Dopo una riunione di emergenza, ieri a Londra, tra il ministro Michael Gove e il vice-presidente della Commissione, Maros Sefcovic, che non ha sbloccato la situazione, l’Ue è partita al contrattacco. Con un duro comunicato, ha ingiunto a Londra di «precisare» e di «ritirare», al massimo «entro fine mese», il progetto di legge sul mercato interno, rivelato mercoledì, che per la Ue rappresenta una «violazione grave» di un trattato internazionale firmato da Londra.
Uno scambio durissimo di dichiarazioni, seguita dagli scossoni delle borse e da un immediato arretramento della sterlina. L’altolà di Bruxelles dal vice-presidente della Commissione, Sefcovic, che in una nota ha accusato il governo Tory di aver «seriamente danneggiato la fiducia tra Ue e Regno Unito» mostrandosi pronto a rinnegare un’intesa “ratificata” il cui rispetto «integrale è un obbligo legale».
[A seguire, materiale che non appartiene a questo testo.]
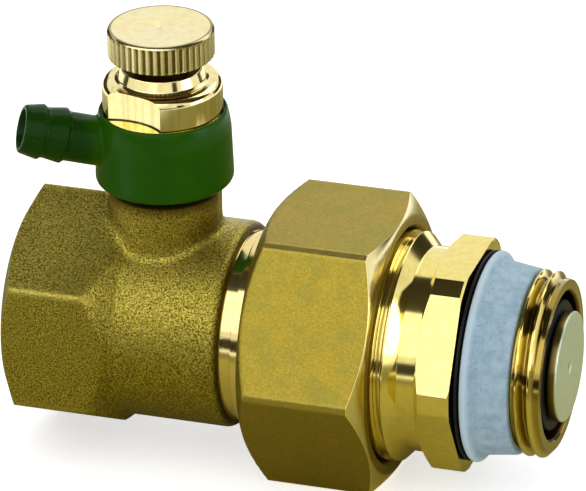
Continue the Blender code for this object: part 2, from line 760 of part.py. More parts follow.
def drain_body(drain_axis):
    """Hollow bolt that holds the hose collar down and carries the drain screw."""
    brass = turned_brass()
    head = [(HEAD_BOTTOM, 0.0), (HEAD_BOTTOM, HEAD_R)]
    head += arc((HEAD_TOP - HEAD_RIM_ROUND, HEAD_R - HEAD_RIM_ROUND), HEAD_RIM_ROUND, 90.0, 0.0, 5)
    head += [
        (HEAD_TOP, BOSS_R), (BOSS_TOP - GAP, BOSS_R), (BOSS_TOP, BOSS_R - GAP), (BOSS_TOP, 0.0),
    ]
    made = place("drain_body", turned(head, ROUND), brass, drain_axis)
    flats = bmesh.new()
    bmesh.ops.create_cube(flats, size=1.0)
    low, high = HEAD_BOTTOM - GAP, BOSS_TOP + GAP
    bmesh.ops.scale(flats, vec=(3 * HEAD_R, HEAD_AF, high - low), verts=flats.verts[:])
    bmesh.ops.translate(flats, vec=(0, 0, (low + high) / 2), verts=flats.verts[:])
    bmesh.ops.rotate(flats, matrix=Matrix.Rotation(HEAD_TURN, 3, "Z"), verts=flats.verts[:])
    boolean(made, place("drain_head_flats", flats, brass, drain_axis), "INTERSECT")
    shank = [
        (SHANK_BOTTOM, 0.0),
        (SHANK_BOTTOM, SHANK_R - GAP),
        (SHANK_BOTTOM + GAP, SHANK_R),
        (CHAMBER_BOTTOM, SHANK_R),
        (CHAMBER_BOTTOM + SHANK_R - SHANK_WAIST_R, SHANK_WAIST_R),
        (CHAMBER_TOP - SHANK_R + SHANK_WAIST_R, SHANK_WAIST_R),
        (CHAMBER_TOP, SHANK_R),
        (HEAD_BOTTOM + GAP, SHANK_R),
        (HEAD_BOTTOM + GAP, 0.0),
    ]
    boolean(made, place("drain_shank", turned(shank, SMALL_ROUND), brass, drain_axis), "UNION")
    bore = [
        (SHANK_BOTTOM - GAP, 0.0),
        (SHANK_BOTTOM - GAP, INLET_R),
        (DRAIN_SEAT_Z, INLET_R),
        (DRAIN_SEAT_Z, SPINDLE_BORE_R),
        (SPINDLE_STEP_Z, SPINDLE_BORE_R),
        (SPINDLE_STEP_Z, SPINDLE_THREAD_R + GAP),
        (BOSS_TOP + GAP, SPINDLE_THREAD_R + GAP),
        (BOSS_TOP + GAP, 0.0),
    ]
    boolean(made, place("drain_bore", turned(bore, SMALL_ROUND), brass, drain_axis), "DIFFERENCE")
    middle = (CHAMBER_BOTTOM + CHAMBER_TOP) / 2
    for index in range(PORT_COUNT // 2):
        port = [(-SHANK_R, 0.0), (-SHANK_R, PORT_R), (SHANK_R, PORT_R), (SHANK_R, 0.0)]
        bm = turned(port, 12)
        turn = Matrix.Rotation((index + 0.5) * 2 * pi / PORT_COUNT, 4, "Z")
        turn = turn @ Matrix.Rotation(pi / 2, 4, "X")
        bmesh.ops.transform(bm, matrix=Matrix.Translation((0, 0, middle)) @ turn, verts=bm.verts[:])
        boolean(made, place(f"drain_port_{index + 1}", bm, brass, drain_axis), "DIFFERENCE")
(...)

Nelle parole di Sefcovic, condivise con i vertici dell’Unione e spalleggiate da vari governi nazionali – Parigi, Berlino e Dublino in testa – la spregiudicata mossa di BoJo e soci è del tutto inaccettabile. Qualcosa di molto vicino a un ‘adesso basta’.
Londra dai toni imperiali, «obblighi assunti ‘in buona fede’ in un trattato vengono graziosamente riconosciuti: ma non a scapito della «sovranità del Parlamento».
Londra contesta la frontier” che il Protocollo stabilisce nelle acque tra Inghilterra e Irlanda del Nord, accordo raggiunto per evitare una frontiera all’interno dell’isola irlandese, condizione della pace dal 1998. Londra vuole invece definire unilateralmente quali merci che viaggiano dalla Gran Bretagna all’Irlanda del Nord e sono “a rischio” di finire nella Repubblica irlandese, e quindi devono essere soggette a tariffe. Controllo del ‘dare’, ma libero ‘avere’. Inoltre, il governo Johnson vuole in modo unilaterale togliere l’obbligo di dichiarazione all’export per merci che transitano dall’Irlanda del Nord alle proprie coste. Per la Ue, porta aperta al ‘dumping’, un cavallo di Troia che può fare entrare nel mercato unico merci senza controllo (che non rispettano le norme sanitarie, ambientali, sociali).
Una battaglia giuridicamente più che controversa, giocata sul conflitto fra legislazione domestica e diritto internazionale. Una forzatura stile Boris che sta mettendo in crisi la stessa politica interna britannica. Anche a Londra c’è chi grida allo scandalo. Dalle opposizioni, a giuristi e diplomatici, a figure di rilievo della vecchia guardia Tory come John Major, Michael Howard o Theresa May. Tutti a denunciare la rivendicazione di una “violazione specifica e limitata del diritto internazionale”. «Un punto di non ritorno per la credibilità internazionale» del Regno. E la sua costante pretesa di dar lezioni a Paesi quali Cina, Russia o Iran».
Per Londra è un gioco d’azzardo, perché ha più da perdere con un no deal (47% del commercio estero della Gran Bretagna è con la Ue, viceversa è l’8%) e mette in crisi la ‘firma’ internazionale del paese.